Wer bei Ebbe auf den Boden schaut, entdeckt zarte Gehäuse von Wattschnecken und Strandkrabben. Dazu mehrere winzige Organismen, die bei Fischen und Vögeln überaus begehrte Delikatessen sind. Manche Vögel haben sich im Laufe ihrer Entwicklung speziell dem Watt angepasst, etwa Säbelschnabler, die im Schlick ihre Beute finden. Silbermöwen mit ihren kräftigen Schnäbeln wiederum suchen Herzmuscheln, sie werden mit den Schalen gefressen und von ihren Magenmuskeln zermalmt.
Blüten im Meer
Algen und Tang klammern sich an Steine und Felsen, um nicht weggespült zu werden.
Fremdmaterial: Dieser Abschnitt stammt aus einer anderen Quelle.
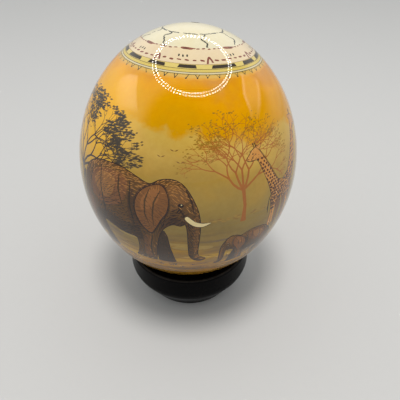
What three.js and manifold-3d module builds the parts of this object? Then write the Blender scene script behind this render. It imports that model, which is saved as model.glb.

Aber es gibt auch Pflanzen mit Wurzeln, die Blüten tragen – Seegräser. Sie gedeihen in flachem, lichtdurchflutetem Gewässer, mit langen dünnen Blättern und kleinen Blüten, an denen manchmal Schnecken kleben. Ringelgänse und andere Vögel finden dort ihr Futter. Mit seinen Kohledioxidspeichern wirken die unspektakulären Seegräser dem Klimawandel entgegen. Die Seegrasbestände und -flächen sind größer geworden, was ein Beleg dafür ist, dass die Nordsee in den letzten Jahrzehnten sauberer geworden ist.
Der Wattboden ist von Kolonien an blauschwarzen, dickschaligen Miesmuscheln besiedelt. Die Tiere haben sich an tief liegenden Stellen im Watt verwurzelt, so dass sie auch wilden Stürmen widerstehen können. Sie öffnen ihre Schalen nur, wenn die Flut abgezogen ist, zugleich lassen sie durch einen schmalen Kiemenspalt Frischwasser einfließen, das filtert und reinigt. Die Miesmuschelbänke sind die einzigen Bewohner des Wattenmeers, die einen festen Halt in der ständig bewegten Landschaft haben. Vielen Menschen gelten sie als beste Früchte des Meeres.
Das Wattenmeer ist der letzte große Freiheitsraum in Europa, die ungezähmte Natur kann sich hier noch entfalten, wie sie will. Durch den Schutzfaktor kann sie ihre Schätze als natürliche Ressourcen beheimaten, wovon auch der Mensch profitiert. Insofern ist das Wattenmeer ein Paradies. Besucher, die es schätzen gelernt haben, zieht es immer wieder dorthin. In eine Region, die sich tagtäglich verändert.